Principal of Baleze Bazadaise, Grantville, Ms Tuchtan said Queensland producers had discovered the weather hardy qualities of the breed but further word needed to spread among the southern States.

"The Bazadaise is well-established as being 'The Butcher's Perfect Beast'," Ms Tuchtan said.

She said the breed's motto was proven repeatedly at carcase competitions across the country with milk-vealer crossbreeds.

The stud has won championships at eastern Victorian carcase competitions from 2002 to 2010.

"Crossbreeds achieve high dressing percentage, of about 60 per cent, and increased saleable meat yield, particularly of the better cuts," she said.

"They grade well in competitions because the meat yields are about 80pc which is enormous.

"One butcher who owns three shops in regional Victoria and Queensland buys Bazadaise bulls to breed his own cattle because of the meat yield and quality."

Ms Tuchtan's passion for the breed dates back to the first year they were introduced into Australia in 1991, when she selected 24 cows for joining.
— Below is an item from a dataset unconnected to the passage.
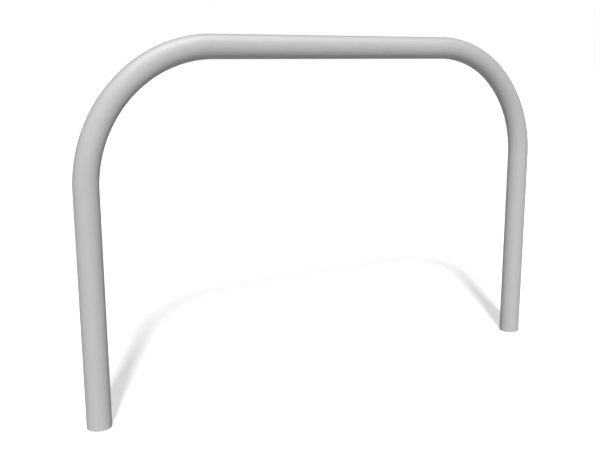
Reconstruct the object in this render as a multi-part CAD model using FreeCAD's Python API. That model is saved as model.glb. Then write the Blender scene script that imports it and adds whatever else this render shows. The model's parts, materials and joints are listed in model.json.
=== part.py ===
import FreeCAD, Part
import math
import os

# Hoop bike rack: one round tube bent into a hoop, whose legs are cast into concrete.
# X runs along the hoop, Y across it and Z up. The origin is at ground level, midway between the legs.
# All sizes are in millimetres.

# The hoop above the ground
overall_width = 1150.0
height_above_ground = 750.0
tube_diameter = 48.3
tube_wall = 3.2
bend_radius = 262.0  # to the middle of the tube

# The roots, from ground level down to the underside of the end caps
root_depth = 300.0

# Anchor bar through each root
bar_diameter = 12.0
bar_length = 150.0
bar_chamfer = 1.0
bar_above_leg_end = 60.0  # from the cut end of the leg to the middle of the bar
bar_hole_clearance = 0.25  # on the radius

# Weld bead round each end of a bar, where it leaves the tube
weld_leg = 5.0
weld_bulge = 0.6
weld_toe_overrun = 0.4  # how far the bead's profile runs on past the tube's surface, before it is trimmed

# End cap in the open end of each leg
cap_head_thickness = 3.0
cap_head_rounding = 1.2
cap_sleeve_wall = 2.0
cap_sleeve_gap = 1.4  # between the sleeve and the tube's bore
cap_barb_clearance = 0.1  # between a barb's tip and the tube's bore
cap_barb_height = 4.0
cap_barb_pitch = 6.0
cap_barb_count = 3

# Derived places
tube_radius = tube_diameter / 2
bore_radius = tube_radius - tube_wall
leg_x = overall_width / 2 - tube_radius
rail_z = height_above_ground - tube_radius
leg_end_z = cap_head_thickness - root_depth
bar_radius = bar_diameter / 2
bar_z = leg_end_z + bar_above_leg_end

sides = {"left": -1, "right": 1}
faces = {"front": -1, "rear": 1}
up = FreeCAD.Vector(0, 0, 1)
across = FreeCAD.Vector(0, 1, 0)


def hoop_point(x, z):
    """A point in the hoop's own plane."""
    return FreeCAD.Vector(x, 0, z)


def bend(side):
    """The quarter circle that joins a leg to the rail, as three points from the leg to the rail."""
    centre_x = leg_x - bend_radius
    centre_z = rail_z - bend_radius
    halfway = bend_radius * math.sqrt(0.5)
    return [
        hoop_point(side * leg_x, centre_z),
        hoop_point(side * (centre_x + halfway), centre_z + halfway),
        hoop_point(side * centre_x, rail_z),
    ]


def centre_line():
    """The line that the middle of the tube follows, from the left leg's end to the right leg's."""
    left = bend(-1)
    right = bend(1)[::-1]
    left_leg = Part.LineSegment(hoop_point(-leg_x, leg_end_z), left[0])
    rail = Part.LineSegment(left[-1], right[0])
    right_leg = Part.LineSegment(right[-1], hoop_point(leg_x, leg_end_z))
    curves = [left_leg, Part.Arc(*left), rail, Part.Arc(*right), right_leg]
    return Part.Wire([curve.toShape() for curve in curves])


def round_bar(line, radius):
    """A solid round bar that follows the line."""
    circle = Part.makeCircle(radius, line.Vertexes[0].Point, up)
    return line.makePipe(Part.Face(Part.Wire(circle)))


def bar_hole(side):
    """What the drill takes out of one leg for its anchor bar."""
    start = FreeCAD.Vector(side * leg_x, -tube_diameter, bar_z)
    return Part.makeCylinder(bar_radius + bar_hole_clearance, 2 * tube_diameter, start, across)


def hoop_tube():
    """The bent tube, open at both leg ends and drilled right through both roots."""
    line = centre_line()
    tube = round_bar(line, tube_radius).cut(round_bar(line, bore_radius))
    for side in sides.values():
        tube = tube.cut(bar_hole(side))
    return tube


def anchor_bar(side):
    """A plain round bar across one root, chamfered at both ends."""
    start = FreeCAD.Vector(side * leg_x, -bar_length / 2, bar_z)
    bar = Part.makeCylinder(bar_radius, bar_length, start, across)
    rims = [edge for edge in bar.Edges if edge.isClosed()]
    return bar.makeChamfer(bar_chamfer, rims)


def weld_bead(side, face):
    """A ring of weld metal in the corner between a bar and the outside of its leg."""
    toe_radius = bar_radius + weld_leg
    toe_y = math.sqrt(tube_radius ** 2 - toe_radius ** 2) - weld_toe_overrun
    crown_y = tube_radius + weld_leg
    slope = math.atan2(crown_y - toe_y, weld_leg)

    def profile_point(from_bar_axis, from_leg_axis):
        return FreeCAD.Vector(side * leg_x + from_bar_axis, face * from_leg_axis, bar_z)

    root = profile_point(bar_radius, toe_y)
    toe = profile_point(toe_radius, toe_y)
    crown = profile_point(bar_radius, crown_y)
    middle = profile_point(
        (toe_radius + bar_radius) / 2 + weld_bulge * math.sin(slope),
        (toe_y + crown_y) / 2 + weld_bulge * math.cos(slope),
    )
    outline = [Part.LineSegment(root, toe), Part.Arc(toe, middle, crown), Part.LineSegment(crown, root)]
    profile = Part.Face(Part.Wire([curve.toShape() for curve in outline]))
    ring = profile.revolve(FreeCAD.Vector(side * leg_x, 0, bar_z), across, 360)
    leg_start = hoop_point(side * leg_x, bar_z - tube_diameter)
    return ring.cut(Part.makeCylinder(tube_radius, 2 * tube_diameter, leg_start, up))


def end_cap(side):
    """A plug with a rounded head under the leg's cut end and a hollow barbed sleeve inside the bore."""
    head = Part.makeCylinder(tube_radius, cap_head_thickness, hoop_point(side * leg_x, -root_depth), up)
    rims = [edge for edge in head.Edges if edge.isClosed()]
    lower_rim = min(rims, key=lambda rim: rim.CenterOfMass.z)
    cap = head.makeFillet(cap_head_rounding, [lower_rim])

    seat = hoop_point(side * leg_x, leg_end_z)
    sleeve_radius = bore_radius - cap_sleeve_gap
    barb_gap = cap_barb_pitch - cap_barb_height
    sleeve_height = cap_barb_count * cap_barb_pitch + barb_gap
    cap = cap.fuse(Part.makeCylinder(sleeve_radius, sleeve_height, seat, up))
    barb_radius = bore_radius - cap_barb_clearance
    for barb in range(cap_barb_count):
        barb_start = seat + up * (barb_gap + barb * cap_barb_pitch)
        cap = cap.fuse(Part.makeCone(barb_radius, sleeve_radius, cap_barb_height, barb_start, up))
    hollow = Part.makeCylinder(sleeve_radius - cap_sleeve_wall, sleeve_height, seat, up)
    return cap.cut(hollow).removeSplitter()


def save(node, shape):
    """Writes one piece, which has to be a single sound solid."""
    if len(shape.Solids) != 1 or not shape.isValid():
        raise ValueError(node + " isn't one sound solid")
    shape.Solids[0].exportStep("parts/" + node + ".step")


def main():
    os.makedirs("parts", exist_ok=True)
    save("hoop_tube", hoop_tube())
    for side_name, side in sides.items():
        save(side_name + "_anchor_bar", anchor_bar(side))
        save(side_name + "_end_cap", end_cap(side))
        for face_name, face in faces.items():
            save(side_name + "_" + face_name + "_weld", weld_bead(side, face))
    print("length of tube before bending: {:.1f} mm".format(centre_line().Length))


main()
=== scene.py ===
import json
import math

import bmesh
import bpy
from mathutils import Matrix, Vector

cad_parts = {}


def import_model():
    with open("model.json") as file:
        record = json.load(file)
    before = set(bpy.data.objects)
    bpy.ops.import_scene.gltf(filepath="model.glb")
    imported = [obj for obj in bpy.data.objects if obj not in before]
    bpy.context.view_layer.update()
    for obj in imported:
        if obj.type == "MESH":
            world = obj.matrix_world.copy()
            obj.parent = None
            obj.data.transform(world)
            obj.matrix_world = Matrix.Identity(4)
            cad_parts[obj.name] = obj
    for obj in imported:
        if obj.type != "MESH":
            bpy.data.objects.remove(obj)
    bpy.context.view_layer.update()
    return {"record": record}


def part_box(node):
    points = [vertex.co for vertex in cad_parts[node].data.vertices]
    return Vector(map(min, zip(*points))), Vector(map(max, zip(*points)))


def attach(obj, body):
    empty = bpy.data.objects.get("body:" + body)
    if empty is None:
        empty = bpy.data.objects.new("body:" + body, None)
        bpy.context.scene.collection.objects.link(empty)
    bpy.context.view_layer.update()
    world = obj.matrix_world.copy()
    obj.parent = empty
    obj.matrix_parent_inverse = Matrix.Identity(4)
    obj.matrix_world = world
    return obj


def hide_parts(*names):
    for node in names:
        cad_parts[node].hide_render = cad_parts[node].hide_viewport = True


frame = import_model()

# Hoop bike rack: one bent tube above the ground, and its roots, anchor bars, welds and end caps below it.
# Metres. X runs along the hoop, Y across it and Z up, with the ground at zero.

SIDES = {"left": -1, "right": 1}
FACES = {"front": -1, "rear": 1}
MILLIMETRES_IN_A_METRE = 1000

# Sizes read from the frame
hoop_low, hoop_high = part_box("hoop_tube")
tube_radius = hoop_high.y
leg_x = hoop_high.x - tube_radius
rail_z = hoop_high.z - tube_radius
leg_end_z = hoop_low.z
mounts = {mount["name"]: mount for mount in frame["record"]["mounts"]}
rail_length = mounts["locking_rail"]["dims"]["length_mm"] / MILLIMETRES_IN_A_METRE
bend_radius = leg_x - rail_length / 2
bar_low, bar_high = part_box("right_anchor_bar")
bar_radius = (bar_high.z - bar_low.z) / 2
bar_half_length = bar_high.y
bar_z = (bar_high.z + bar_low.z) / 2
cap_low, cap_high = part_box("right_end_cap")

# Sizes that the frame's boxes don't give
TUBE_WALL = 0.0032
BAR_HOLE_CLEARANCE = 0.00025
BAR_CHAMFER = 0.001
WELD_LEG = 0.005
WELD_BULGE = 0.0006
WELD_TOE_OVERRUN = 0.0004
CAP_ROUNDING = 0.0012
CAP_SLEEVE_WALL = 0.002
CAP_SLEEVE_GAP = 0.0014
CAP_BARB_CLEARANCE = 0.0001
CAP_BARB_HEIGHT = 0.004
CAP_BARB_PITCH = 0.006
CAP_BARB_COUNT = 3
bore_radius = tube_radius - TUBE_WALL

# Details that are only in the scene
COAT_LINE_Z = -0.04  # the paint stops here, and the zinc under it is bare
GATE_MARK_RADIUS = 0.0055  # the shallow dish in the underside of a cap, where the mould was filled
GATE_MARK_DEPTH = 0.0005
BEAD_RIPPLES = 28
BEAD_RIPPLE_HEIGHT = 0.00022
BEAD_RIPPLE_BOW = 2.6  # how far the ripples bend back at the edges of the bead, in radians of one ripple
BEAD_WANDER = 0.00012  # slow change in the height of the bead
BEAD_WANDER_WAVES = 3  # how often that height rises and falls round the bar
BEAD_WANDER_SHIFT = 5  # how far these waves move with the place where the welder began
BEAD_SINK = 0.00008  # how far a bead's edges sink into the steel
BEAD_START = 0.5  # where the welder began, in half turns, which differs with the side and the face
BEAD_START_BY_SIDE = 0.3
BEAD_START_BY_FACE = 0.1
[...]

"In the first drop we didn't have one calving problem at all, and the calves immediately had so much strength as soon as they were born and we saw significant growth within three weeks so that is how I started," she said.

"I saw that the muscle was very good and they were easy calvers – while they are born thin within three weeks you can see the muscle developing and they are easy to handle."
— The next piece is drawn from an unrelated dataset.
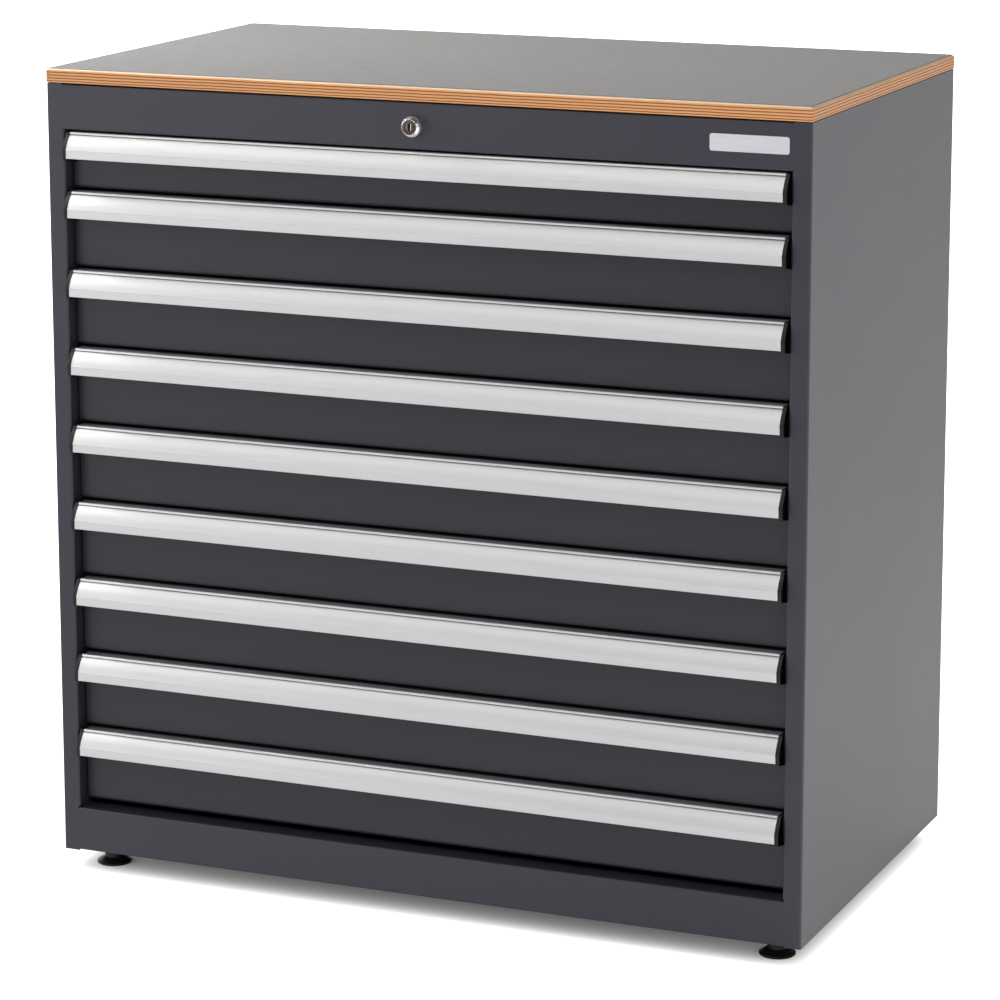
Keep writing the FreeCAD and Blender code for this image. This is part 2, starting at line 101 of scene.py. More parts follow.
# Drawers
DRAWER_COUNT = sum(name.endswith("_handle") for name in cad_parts)
DRAWER_SHEET = 1.0 * MM
FRONT_DEPTH = 12.0 * MM
FRONT_EDGE_RADIUS = 0.9 * MM
FRONT_BOTTOM_RADIUS = 5.0 * MM
FRONT_BOTTOM_TO_TRAY = 6.0 * MM
FRONT_TOP_TO_TRAY = 15.0 * MM
TRAY_RIM = 8.0 * MM
TRAY_CORNER = 1.5 * MM
TRAY_INSIDE_CARRIAGE = 21.8 * MM
RAIL_SHEET = 1.5 * MM
RAIL_HEIGHT = 23.6 * MM
RAIL_WIDTH = 10.5 * MM
RAIL_START = 34.0 * MM
RAIL_LENGTH = 500.0 * MM
RAIL_ABOVE_TRAY = 24.0 * MM

# Handle profile: out from the drawer's front, and down from its top edge
HANDLE_WALL = 2.0 * MM
BEAD_REACH = 18.0 * MM
BEAD_RADIUS = 3.0 * MM
BEAD_RISE = 0.8 * MM
END_SHORTFALL = 1.1 * MM
GROOVE_DEPTH = 1.3 * MM
GROOVE_HEIGHT = 0.9 * MM
GROOVE_SLOPE = 0.15
FACE_BULGE = 1.2 * MM
LIP_HEIGHT = 11.0 * MM
LIP_SETBACK = 0.6 * MM
LIP_EDGE = 0.5 * MM
RIDGE_RADIUS = 0.8 * MM
RIDGE_RISE = 0.45 * MM
RIDGE_STEP = 0.2 * MM
BACK_HEIGHT = 24.0 * MM
ARC_STEPS = 10
SHORT_ARC_STEPS = 6
CAP_RIM = 0.8 * MM
CAP_BELOW = 2.8 * MM
CAP_HEEL = 7.0 * MM
CAP_HEEL_WIDTH = 4.0 * MM
CAP_RIM_WIDTH = 2.0 * MM
CAP_HOLLOW = 3.5 * MM
CAP_ROUND = 1.2 * MM
CAP_NOSE_SETBACK = 1.2 * MM

# Lock
LOCK_STAND_OUT = 14.0 * MM
LOCK_BASE_RADIUS = 13.5 * MM
LOCK_BASE_EDGE = 0.5 * MM
LOCK_BASE_STEP = 0.2 * MM
LOCK_RIM = 1.5 * MM
LOCK_RING = 9.5 * MM
LOCK_FACE = 9.1 * MM
LOCK_FACE_EDGE = 0.2 * MM
LOCK_FACE_STEP = 0.35 * MM
LOCK_SHOULDER = 0.6 * MM
LOCK_BULGE = 1.7 * MM
LOCK_DISH = 1.2 * MM
LOCK_BORE = 7.05 * MM
LOCK_BARREL_RADIUS = 9.5 * MM
PLUG_EDGE = 0.4 * MM
PLUG_STEPS = 64
TANG_HALF_WIDTH = 3.5 * MM
KEYWAY_WIDTH = 3.8 * MM
KEYWAY_HEIGHT = 9.0 * MM
SHUTTER_WIDTH = 1.3 * MM
SHUTTER_HEIGHT = 8.0 * MM
SHUTTER_SETBACK = 0.4 * MM
SHUTTER_EDGE = 0.25 * MM
KEYWAY_DEPTH = 12.0 * MM
ROUND_STEPS = 96

# Worktop and name plate
BOARD_CHAMFER = 2.2 * MM
BOARD_EDGE = 0.25 * MM
SURFACE_THICKNESS = 0.8 * MM
PLATE_CORNER = 3.0 * MM
PLATE_BORDER = 1.4 * MM
PLATE_ENGRAVING = 0.12 * MM
PLATE_GROOVE = 0.25 * MM
PLATE_EDGE = 0.3 * MM

# Feet
PAD_RIM_HEIGHT = 3.5 * MM
PAD_CONE_TOP = 8.5 * MM
PAD_EDGE = 1.0 * MM
PAD_CONE_INSET = 1.0 * MM
PAD_CONE_RISE = 0.2 * MM
PAD_CONE_SAG = 0.6 * MM
HUB_RADIUS = 12.5 * MM
HUB_EDGE = 0.8 * MM
SOCKET_RADIUS = 6.1 * MM
SOCKET_FLOOR = 6.0 * MM
STUD_RADIUS = 6.0 * MM
STUD_CORE_RADIUS = 5.1 * MM
STUD_PITCH = 1.75 * MM
STUD_EDGE = 0.5 * MM
STUD_STEPS = 48
THREAD_FLAT = 0.2 * MM
STUD_HEX_WIDTH = 17.0 * MM
STUD_HEX_HEIGHT = 7.0 * MM
STUD_HEX_TOP = 29.0 * MM
STUD_HEX_EDGE = 0.4 * MM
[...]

Baleze has been building the stud since 1992, aided by importing semen and embryos, along with flushing programs and now satisfy the demands of several repeat buyers.

The breeding program consists of artificially inseminating (AI) 50pc of the breeders to imported genetics from France and England, embryo transfer (ET) of the top females and natural mating with the remainder of the herd.

A split autumn and spring calving is to accommodate both markets for clients in Queensland.

Ms Tuchtan said the early stages of the ET program had enabled a boost in stud numbers while fast-tracking genetic progress.

She said the breed had outstanding Genstar markers for tenderness, marbling and feed conversion.

"Anything for me that didn't score high we culled and I am now really happy with what we produce," she said.

Like many Victorian studs last year, the lack of northern demand impacted sales which Ms Tuchtan anticipated would recover based on improved seasonal conditions in NSW and Queensland.

"The last year was difficult with the drought," she said.

"I always had good sales to Queensland with bulls and cows, but because of the drought nothing has gone up for the past 18 months.

"They will need breeders, cows, calves and bulls this year, so we are keeping our fingers crossed for it to improve."

In the future, Ms Tuchtan hoped to see increased promotion by butchers of the breed's carcase quality, which would shine a spotlight on high performance, good muscling beef breeds.

"It is a terrific breed that can add to the meat industry because of the feed conversion and the docility," she said.

On display at Beef Week will be full blood Bazadaise bulls, females, together with crossbreds, and embryos and semen for sale.